Thanks to Dave Habgood, an Associate teacher with the Outdoor Learning Service, for helping us make this happen and definitely a job well done to Adam, Andrew, Angus, Euan, Leon and Sean for digging deep and completing the challenge in such good spirits. An excellent trip that should have equipped all with some quality mountain experiences, and new skills, to progress their own outdoor adventures at University or their last year at school.

This is snow joke

Last weekend eight students from Musselburgh and Dunbar Grammar Schools attended a two day Winter Skills course delivered by East Lothian Council Outdoor Learning Service. The group were based at Lagganlia Outdoor Centre and spent two days in the Northern Cairngorms.

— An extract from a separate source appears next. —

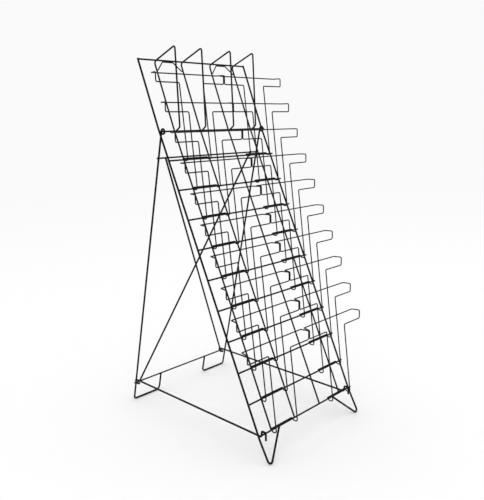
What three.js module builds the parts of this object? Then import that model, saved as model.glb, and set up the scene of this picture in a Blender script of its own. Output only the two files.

Saturday was a ‘mountain journey’ from the top-car park at Cairngorm Mountain up into Corrie an Sneachda. During the day the group learned to use boots and ice-axes to cut steps in hard-packed snow, and then how to use crampons to travel on on the ice that covers the upper corrie. The weather was ‘challenging’ and gave the group ample opportunities to practice low-visibility navigation using map and compass in near white-out conditions.

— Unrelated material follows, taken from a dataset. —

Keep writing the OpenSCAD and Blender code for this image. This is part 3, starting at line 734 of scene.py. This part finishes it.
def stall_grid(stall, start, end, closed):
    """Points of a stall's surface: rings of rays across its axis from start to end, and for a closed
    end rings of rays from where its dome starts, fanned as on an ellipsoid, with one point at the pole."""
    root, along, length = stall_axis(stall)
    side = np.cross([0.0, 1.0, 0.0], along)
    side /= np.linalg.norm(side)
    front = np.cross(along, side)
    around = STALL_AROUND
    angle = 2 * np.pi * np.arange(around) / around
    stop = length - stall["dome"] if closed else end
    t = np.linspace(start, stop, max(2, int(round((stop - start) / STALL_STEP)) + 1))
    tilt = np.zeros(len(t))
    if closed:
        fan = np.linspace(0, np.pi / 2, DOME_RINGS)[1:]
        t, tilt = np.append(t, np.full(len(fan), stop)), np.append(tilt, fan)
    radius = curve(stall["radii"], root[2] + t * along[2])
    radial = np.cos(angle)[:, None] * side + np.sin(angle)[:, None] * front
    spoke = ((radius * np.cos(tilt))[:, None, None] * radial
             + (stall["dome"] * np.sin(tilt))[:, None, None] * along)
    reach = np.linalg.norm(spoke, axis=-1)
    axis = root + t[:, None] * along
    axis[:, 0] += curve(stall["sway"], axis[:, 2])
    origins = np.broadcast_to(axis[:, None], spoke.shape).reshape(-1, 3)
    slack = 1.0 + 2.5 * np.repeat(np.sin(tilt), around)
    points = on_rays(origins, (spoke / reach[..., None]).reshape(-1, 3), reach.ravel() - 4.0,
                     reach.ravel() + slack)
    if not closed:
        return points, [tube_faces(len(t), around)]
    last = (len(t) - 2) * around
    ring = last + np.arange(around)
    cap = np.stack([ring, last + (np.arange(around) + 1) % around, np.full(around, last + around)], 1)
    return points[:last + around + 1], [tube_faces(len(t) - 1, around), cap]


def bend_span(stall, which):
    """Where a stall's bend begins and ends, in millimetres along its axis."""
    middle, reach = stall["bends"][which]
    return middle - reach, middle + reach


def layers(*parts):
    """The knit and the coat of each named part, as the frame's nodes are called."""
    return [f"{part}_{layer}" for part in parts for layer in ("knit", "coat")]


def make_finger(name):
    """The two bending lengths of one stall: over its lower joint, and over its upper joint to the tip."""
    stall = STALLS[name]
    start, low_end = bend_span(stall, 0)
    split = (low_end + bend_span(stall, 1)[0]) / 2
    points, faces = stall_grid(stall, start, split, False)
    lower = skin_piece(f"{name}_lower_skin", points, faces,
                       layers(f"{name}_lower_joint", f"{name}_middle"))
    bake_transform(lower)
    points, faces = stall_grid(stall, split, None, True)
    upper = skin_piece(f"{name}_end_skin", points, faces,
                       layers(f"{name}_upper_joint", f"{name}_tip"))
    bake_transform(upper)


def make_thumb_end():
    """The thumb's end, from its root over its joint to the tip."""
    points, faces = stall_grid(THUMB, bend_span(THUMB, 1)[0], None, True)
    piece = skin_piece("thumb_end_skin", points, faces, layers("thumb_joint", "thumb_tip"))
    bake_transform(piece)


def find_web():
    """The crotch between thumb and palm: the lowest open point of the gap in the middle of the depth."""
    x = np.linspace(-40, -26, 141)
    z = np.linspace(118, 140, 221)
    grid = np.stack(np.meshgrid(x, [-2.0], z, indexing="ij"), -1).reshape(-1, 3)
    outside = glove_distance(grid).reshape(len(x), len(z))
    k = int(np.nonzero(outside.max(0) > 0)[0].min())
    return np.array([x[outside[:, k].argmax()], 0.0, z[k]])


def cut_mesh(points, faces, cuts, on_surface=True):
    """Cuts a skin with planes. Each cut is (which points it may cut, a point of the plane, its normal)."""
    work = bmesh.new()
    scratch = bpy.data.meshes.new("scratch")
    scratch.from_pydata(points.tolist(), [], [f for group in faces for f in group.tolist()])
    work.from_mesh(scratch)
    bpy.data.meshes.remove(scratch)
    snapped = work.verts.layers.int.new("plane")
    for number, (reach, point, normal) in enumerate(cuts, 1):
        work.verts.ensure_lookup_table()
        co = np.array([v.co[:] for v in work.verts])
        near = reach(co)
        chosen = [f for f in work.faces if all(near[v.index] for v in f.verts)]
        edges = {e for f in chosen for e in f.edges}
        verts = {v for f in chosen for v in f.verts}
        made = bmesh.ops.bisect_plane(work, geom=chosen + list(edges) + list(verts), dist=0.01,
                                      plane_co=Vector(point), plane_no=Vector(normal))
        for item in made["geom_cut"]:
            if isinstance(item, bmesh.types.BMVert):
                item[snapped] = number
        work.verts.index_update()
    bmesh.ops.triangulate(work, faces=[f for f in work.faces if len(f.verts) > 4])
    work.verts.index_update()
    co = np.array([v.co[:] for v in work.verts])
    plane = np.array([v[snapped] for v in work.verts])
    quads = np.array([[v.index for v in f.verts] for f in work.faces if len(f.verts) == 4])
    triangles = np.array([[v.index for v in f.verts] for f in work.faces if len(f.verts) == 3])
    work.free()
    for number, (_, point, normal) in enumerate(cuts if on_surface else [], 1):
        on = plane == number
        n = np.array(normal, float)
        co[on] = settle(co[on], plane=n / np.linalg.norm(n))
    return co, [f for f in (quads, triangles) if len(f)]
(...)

Sunday was a snow-craft and skills day in the Alt Mor area near the ‘Sugar Bowl’ car-park. The recent heavy snow gave plenty of areas to progress movement on steep ground and to practice ice-axe braking to arrest falls.

The weekend gave these these 5th and 6th year pupils from East Lothian schools an opportunity to start to learn the basic skills needed to safely experience the beautiful and hostile Scottish mountains in winter. And maybe for some this may inspire them to progress their mountaineering adventures after they leave school. Thanks to Mr Brown from Musselburgh who helped organise the MGS pupils and for his assistance with the smooth running of the weekend.

Waterfall-tastic

Another trip up the crystal clear waters of Bilsdean and Dungas for Dunbar S3 Geographers …

All things Waterfall process … plunge-pools, overhangs, gorge-creation, hard/soft-rock – all there to be seen.